Уже сам Лютер боролся против еще больших, чем он сам революционеров, готовых низвергнуть вообще всякую власть на основании той идеи, что  для истинных христиан правителем является только Бог, что якобы исключает возможность подчинения другим посредствующим власть Бога  правителям. Такой ход мысли был своеобразным аналогом протестантского иконоборчества в области политики, ведь и иконоборцы низвергали  иконы, ссылаясь на необходимость поклоняться только Богу и никому больше. Между тем как для православных и почитание икон и почитание  властей тесным образом связано. Ведь и царь – носитель мирской власти и священник – носитель власти духовной – являются как бы живыми  образами верховного Царя и Священника, образами, через которых Бог действует и через которых Ему воздается слава (нередко, несмотря на их  недостоинство).
Лютер же, будучи только умеренным противником иконопочитания (он отвергал почитание икон, но не собирался их уничтожать), был и  умеренным властоборцем: не отвергая власть как таковую он отвергал только наличие ее позитивного смысла, той самой красоты власти, за  которую так ратовала наша традиция.
Это, однако, было еще только начало, только прелюдия к будущим революциям...

Примечания:

1. Ср. свидетельство генерала Мосолова (начальника канцелярии министра двора) о Николае II: «Царь вдумчиво относился к своему сану  помазанника Божия. Надо было видеть с каким вниманием он рассматривал просьбы о помиловании осужденных на казнь. Право милости – не  приближало ли оно его всего более к Всемилостивому» («При дворе последнего императора», СПб., 1992, с.73.).

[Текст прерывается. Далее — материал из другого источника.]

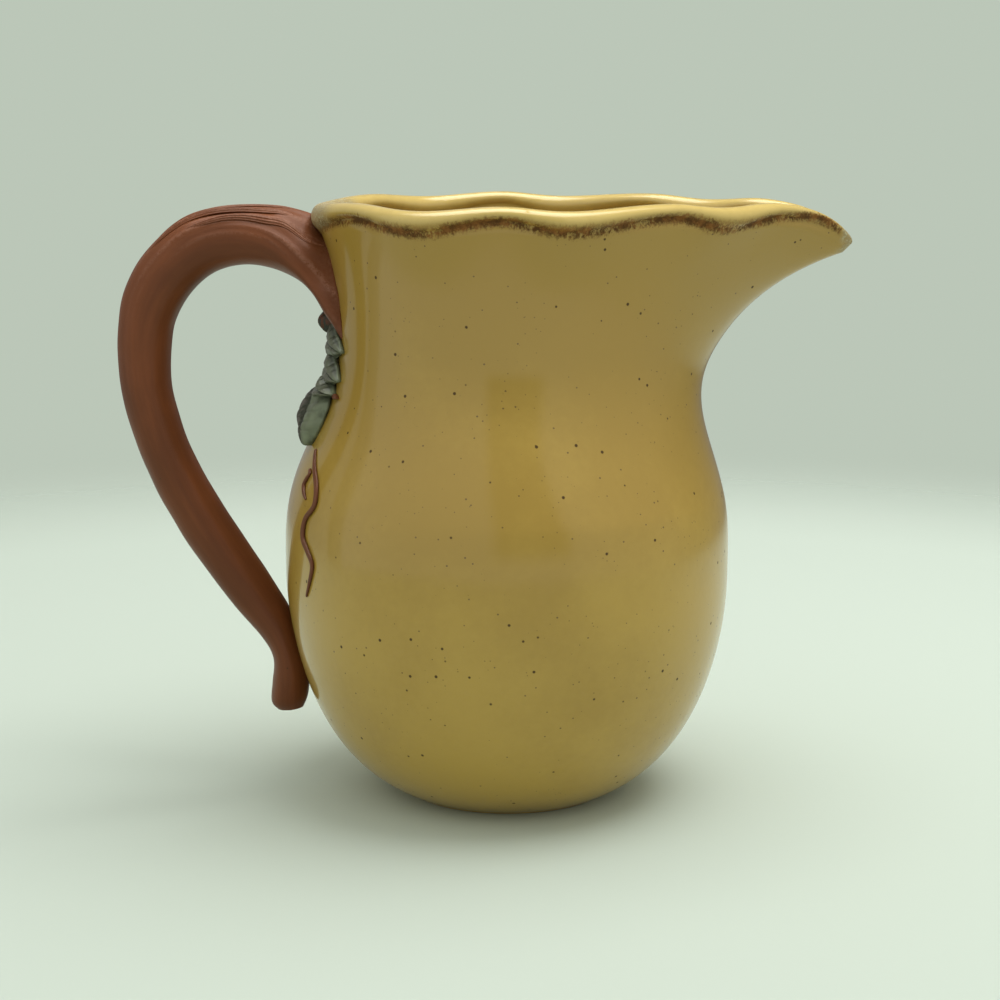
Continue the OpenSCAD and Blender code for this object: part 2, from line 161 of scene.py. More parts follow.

2. В русской политической науке Николай Михайлович Коркунов был тем, кто в своей критике характерной для западной науки так называемой  “волевой теории” с особой резкостью показал, что феномен власти не сводится к исполнению воли, императива, приказа. («Человек,  властвующий над другим обаянием святости, ума, таланта, красоты, властвует, часто и не думая о том, даже не желая, тяготясь такой властью».)  Такая постановка вопроса открывает путь к пониманию традиционной постановки вопроса о силе и славе.